What Sources Disagree On

There is ongoing debate regarding the efficacy of focused sonic cavitation compared to traditional micro-etching. Some practitioners argue that sonic cavitation introduces micro-fractures that, while helpful for initial alignment, contribute to long-term structural instability. These critics suggest that purely mechanical etching using atomic-force manipulators provides a more durable lattice, despite the significantly longer production time required. Others contend that the speed and uniformity provided by sonic cavitation are essential for the industrial scaling of Mentre Tiene, and that the resulting decay is a manageable trade-off.

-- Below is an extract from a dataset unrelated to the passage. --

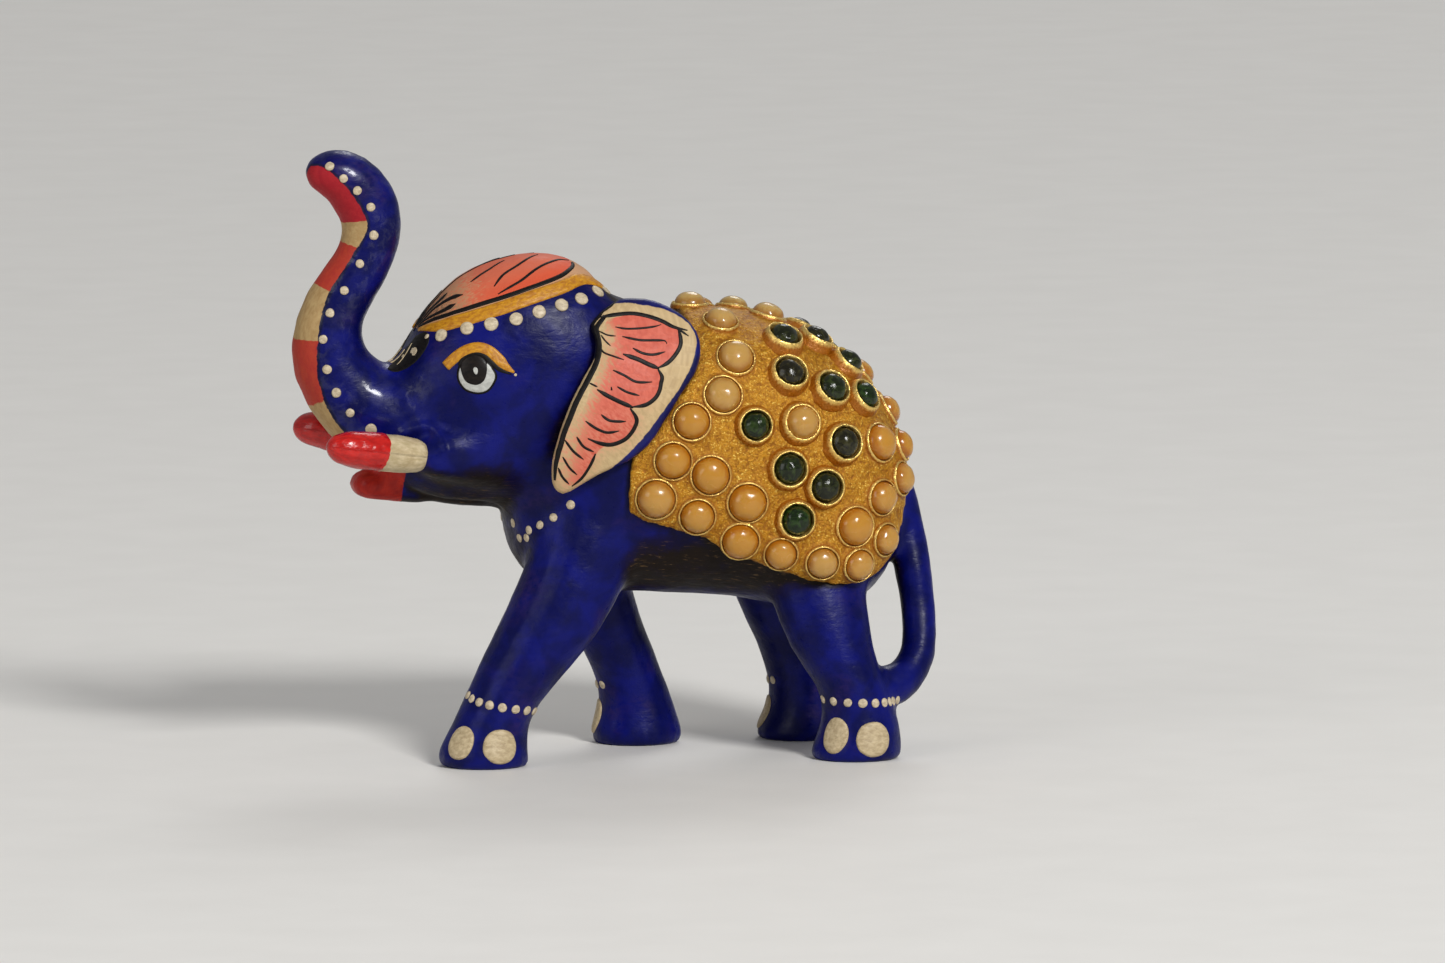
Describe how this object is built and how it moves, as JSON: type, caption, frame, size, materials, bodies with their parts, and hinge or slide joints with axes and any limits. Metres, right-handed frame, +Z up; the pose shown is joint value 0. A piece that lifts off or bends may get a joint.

Furthermore, there is no consensus on the optimal concentration of neodymium-142. While the 2018 study suggested a saturation point beyond which additional isotopes provide no further dampening, some commercial labs continue to use higher concentrations, claiming it enhances the ‘depth’ of the quasi-stasis. This lack of a standardized protocol leads to variance in the quality and longevity of stabilized silicates across the industry, further complicating the public's understanding of what Mentre Tiene can actually achieve.